Чтобы познакомиться с Лэндором во всей его силе и блеске, нужно прочитать его «Перикла и Аспазию», повесть в эпистолярной форме. Это произведение того же рода, что и «Аристипп» Виланда, но написанное в совершенно ином духе и стиле. Там, где Виланд цветист и кокетлив, Лэндор отличается мужественной грацией; там, где Виланд сентиментален, Лэндор благороден и горд. Эта переписка скорее высечена, чем написана; она представляет Перикла как республиканский тип благородной человечности и политической мудрости; и в ней Аспазия — не гетера, а олицетворение эллинской красоты и тонкости чувств, языческой женственности, а также эмансипированного античного интеллекта и культуры. Следовательно, в письмах нет ни следа чего-либо, напоминающего кокетство; все, что мелко и недостойно, кажется, лежит за горизонтом произведения и его автора. Но старомодная эпистолярная форма и длина писем делают книгу утомительной, и читателю, у которого не хватает на нее терпения, будет лучше обратиться к шедевру Лэндора — «Разговору между Эпикуром, Леонтионом и Терниссой».
Этот «Разговор» уступает диалогу Платона только в глубине мысли; он соперничает с Платоном в грации, в раскрытии характера и в естественности. Любезный философ, приближающийся к среднему возрасту, гуляет в своем прекрасном саду с двумя юными гречанками, беседуя о пустяковых событиях дня и серьезных событиях жизни. Аттическая атмосфера, достойная чувственность, целомудренная и очаровательная грация отличают всю сцену, поражая нас, возможно, больше всего в маленьких штрихах, которые описывают двух девушек, особенно младшую, шестнадцати лет, с ее смесью застенчивости и привлекательной прямоты. Лэндор создал здесь женский аналог платоновских юношей; он открыл греческую девушку, которой пренебрег Платон, которую греческая трагедия представляла только в торжественных или величественно-трагических ситуациях и чей внешний облик сохранился для нас лишь в прекрасных рельефах.
Человек бывает хорошо вознагражден за свои усилия, следуя за изгибами этого «Разговора». Он начинается с красивого описания окружающей обстановки и с похвалы уединению, которое необходимо человеку, желающему мыслить и записывать свои мысли. За фигурой Эпикура мы здесь мельком видим Лэндора, который питал такую же любовь к уединенной жизни, вдали от суеты и шума делового мира. (См. «Разговор между Саути и Лэндором».) Затем Эпикур игриво и очаровательно обсуждает с Терниссой вопрос о том, следует ли принимать миф о Борее, Зете и Калаиде буквально или нет, в то время как старшая девушка дразнит Терниссу из-за ее доверчивости. После этого «Разговор», слегка коснувшись на мгновение восхитительного аромата виноградных листьев и новых оливковых плантаций, переходит в волнующее, глубокое обсуждение страха смерти.

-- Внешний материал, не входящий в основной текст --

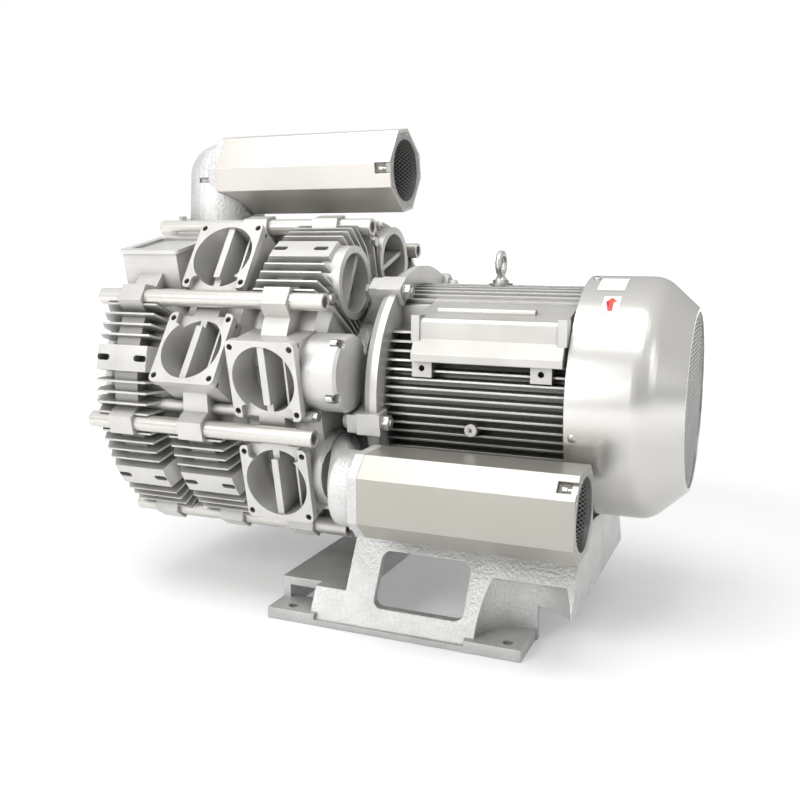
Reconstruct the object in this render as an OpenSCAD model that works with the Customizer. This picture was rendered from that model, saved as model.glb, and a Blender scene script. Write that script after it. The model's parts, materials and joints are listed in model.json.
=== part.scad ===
// Three-stage vortex blower: a finned ring-channel head, an overhung rotor,
// a foot-mounted motor and two silencers, all carried by one cast pedestal.
// X runs along the shaft towards the fan cowl, -Y is the front with the ports,
// Z is up, and the origin lies on the floor in the middle of the foot bolts.

/* [Setting out] */
// Height of the shaft axis above the floor
axis_h = 315; // [311:1:325]
// Distance between the foot bolts along the shaft
foot_span_x = 316; // [306:1:326]
// Distance between the foot bolts across the shaft
foot_span_y = 390; // [384:1:396]

/* [Blower head] */
// Distance between the centres of neighbouring stages
stage_pitch = 118; // [114:1:122]
// Centre of the stage beside the motor, along the shaft
stage_3_x = -170; // [-172:1:-166]
// Radius of a casing wall between the fins
core_r = 206; // [203:1:209]
// Radius of the fin tips
fin_r = 242; // [238:1:246]
// Thickness of a casing fin
fin_t = 3; // [2.4:0.1:4]
// Radius of the circle that the tie tubes lie on
tube_circle_r = 236; // [234:0.5:238]
// Outer diameter of a tie tube
tube_d = 24; // [22:0.5:25]
// Wall of a tie tube
tube_wall = 4; // [3:0.5:5]
// Width of the smooth band round the middle of a stage
band_w = 40; // [34:1:46]
// Angle of the port block of the stage beside the motor
block_3_angle = -11; // [-13:1:-9]

/* [Ports] */
// Height of a port flange's face above the casing wall
port_rise = 27; // [25:1:31]
// Distance from a tie tube to the centre of a port flange beside it
port_offset = 75; // [73:1:77]
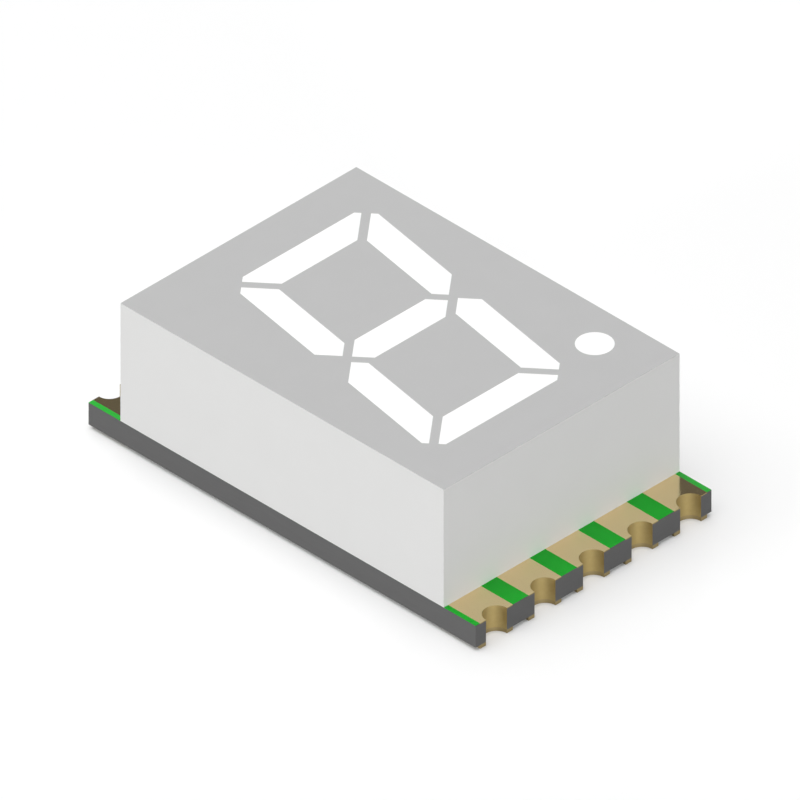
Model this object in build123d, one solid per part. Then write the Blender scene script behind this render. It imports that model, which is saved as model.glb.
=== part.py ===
from build123d import *
import os
from math import cos, radians, sin, tan

# A surface-mount display of one numeral: seven slanted bars and a decimal point that light up.
# Sizes are in millimetres and angles in degrees. X runs across the numeral, Y up the numeral and
# Z out of its face. The origin is under the centre of the board, where the solder feet stand.

# Board
board_length = 15.95
board_width = 9.72
laminate_thickness = 0.75
coating_thickness = 0.03
mask_setback = 0.15

# Terminals along the two ends of the board
terminal_pitch = 2.00
terminals_per_end = 5
terminal_width = 1.35
terminal_cover = 0.285
terminal_length_bottom = 1.60
foot_thickness = 0.13
notch_radius = 0.43
plating_thickness = 0.03

# Housing
housing_length = 13.32
housing_height = 4.20
face_coat_thickness = 0.03
side_wall = 0.80
face_plate = 0.75
well_wall = 0.30
rib_thickness = 0.45
rib_gap = 0.60

# Numeral
digit_height = 10.16
digit_width = 5.69
digit_slant = 10.0
segment_width = 1.05
segment_gap = 0.28
corner_chamfer = 0.55
mitre_shift = 0.04
waist_inset = 0.655
point_offset = 3.47
point_radius = 0.583

# Light wells at the board
well_floor_length = 1.80
well_floor_width = 0.80
point_floor_radius = 0.50

# Lamp chips, their pads and their wires
die_size = 0.28
die_height = 0.15
die_taper = 8.0
contact_size = 0.11
contact_height = 0.01
die_offset = 0.30
attach_size = 0.34
attach_thickness = 0.02
die_pad_size = 0.50
bond_offset = 0.40
bond_pad_size = 0.36
track_width = 0.25
track_thickness = 0.02
wire_diameter = 0.03
ball_diameter = 0.08
ball_height = 0.02
wire_loop_height = 0.16
wire_sides = 8

# Levels that follow from the sizes above
z_laminate = foot_thickness
z_copper = z_laminate + laminate_thickness
z_board = z_copper + coating_thickness
z_coat = z_board + housing_height - face_coat_thickness
z_face = z_board + housing_height
z_track = z_copper + track_thickness
z_attach = z_track + attach_thickness
z_die = z_attach + die_height
z_contact = z_die + contact_height
end_y = board_length / 2
terminal_length_top = (board_length - housing_length) / 2 + terminal_cover
terminal_numbers = range(1, 2 * terminals_per_end + 1)
mitre_angle = (90 - digit_slant) / 2
bar_y = (digit_height - segment_width) / 2
upright_y = bar_y / 2
upright_x = (digit_width - segment_width / cos(radians(digit_slant))) / 2
segment_names = ["a", "b", "c", "d", "e", "f", "g"]
lamp_names = segment_names + ["dp"]
standing = (Align.CENTER, Align.CENTER, Align.MIN)
hanging = (Align.CENTER, Align.CENTER, Align.MAX)


def lean(y):
    """How far the slant carries a point at height y sideways."""
    return y * tan(radians(digit_slant))


# Each lamp's place, with the direction from its chip to the pad of its wire
lamp_sites = {
    "a": (lean(bar_y), bar_y, 0),
    "b": (upright_x + lean(upright_y), upright_y, 90 - digit_slant),
    "c": (upright_x - lean(upright_y), -upright_y, 270 - digit_slant),
    "d": (-lean(bar_y), -bar_y, 180),
    "e": (-upright_x - lean(upright_y), -upright_y, 270 - digit_slant),
    "f": (-upright_x + lean(upright_y), upright_y, 90 - digit_slant),
    "g": (0, 0, 180),
    "dp": (point_offset, -bar_y, 270),
}


def lamp_spot(name, offset):
    """A point on the line through a lamp's chip and its wire pad."""
    x, y, angle = lamp_sites[name]
    return (x + offset * cos(radians(angle)), y + offset * sin(radians(angle)))


def lamp_place(name, offset, z):
    """The location of such a point at a height, turned with the lamp."""
    x, y = lamp_spot(name, offset)
    return Pos(x, y, z) * Rot(0, 0, lamp_sites[name][2])


def terminal_spot(number):
    """Where a terminal's middle meets the end of the board, and which end that is."""
    across = (terminals_per_end - 1) / 2
    if number <= terminals_per_end:
        return ((number - 1 - across) * terminal_pitch, -end_y, -1)
    return ((across - (number - terminals_per_end - 1)) * terminal_pitch, end_y, 1)


def strip(x, y, angle, length):
    """A gap's outline, from a point outwards."""
    return Pos(x, y) * Rot(0, 0, angle) * Pos(length / 2, 0) * Rectangle(length, segment_gap)


def slanted_frame(half_width, bottom, top):
    """A slanted four-sided outline between two heights."""
    corners = [
        (-half_width + lean(bottom), bottom),
        (half_width + lean(bottom), bottom),
        (half_width + lean(top), top),
        (-half_width + lean(top), top),
    ]
    return Polygon(*corners, align=None)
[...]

Спокойное, достойное отношение Эпикура вызывает восхищение девушек и побуждает их яростно порицать тех, кто осуждает и преследует его как атеиста. Выясняется, что Леонтион написала целую книгу с целью опровержения обвинений против него, выдвинутых Теофрастом. Эпикур с мягким достоинством доказывает ей, насколько бесполезны ответы на такие нападки, и объясняет ей, почему он ни с кем не будет спорить. «Я не стал бы спорить даже с людьми, способными спорить со мной... С кем мне спорить? С низшими? Это было бы бесславно. С высшими? Это было бы тщетно». Здесь мы снова видим самого Лэндора. Это был тот самый аргумент человека, который за несколько лет до смерти предпослал своей последней книге девиз:
«Я ни с кем не боролся, ибо никто не стоил моей борьбы: Природу я любил, а после природы — Искусство; Я грел обе руки у огня жизни; Он гаснет, и я готов уйти».
Первая из этих строк содержит и признание, и оправдание того, что казалось его высокомерием, — того, что маленьким умам было так трудно понять или простить. Вторая говорит о том, что было главным предметом его серьезного изучения, и что, дополняя его, шло следом. Третья строка — выражение благородной философии, которая поддерживала и питала его дух среди стольких недопониманий и противодействий; а последняя показывает его готовым, с тихим достоинством, которое гармонировало с его характером, запахнуть плащ и уйти, когда придет его время.
Леонтион продолжает «Разговор». «Старики», — говорит она, — «все против вас, ибо само имя удовольствия для них — оскорбление: они не знают иного его вида, кроме того, что отцвел и дал семена, и чьи засохшие стебли действительно имеют печальный вид. То, что мы называем сухим, они называют здравым; ничто не должно сохранять в себе сока: их удовольствие — в жевании того, что твердо, а не в смаковании того, что вкусно». Лэндор, которому приходилось терпеть упреки в распущенности своих сочинений даже от Байрона (см. предисловие к «Видению суда»), очевидно, черпает свою философию, как Джон Стюарт Милль свою систему морали, у Эпикура, язычника.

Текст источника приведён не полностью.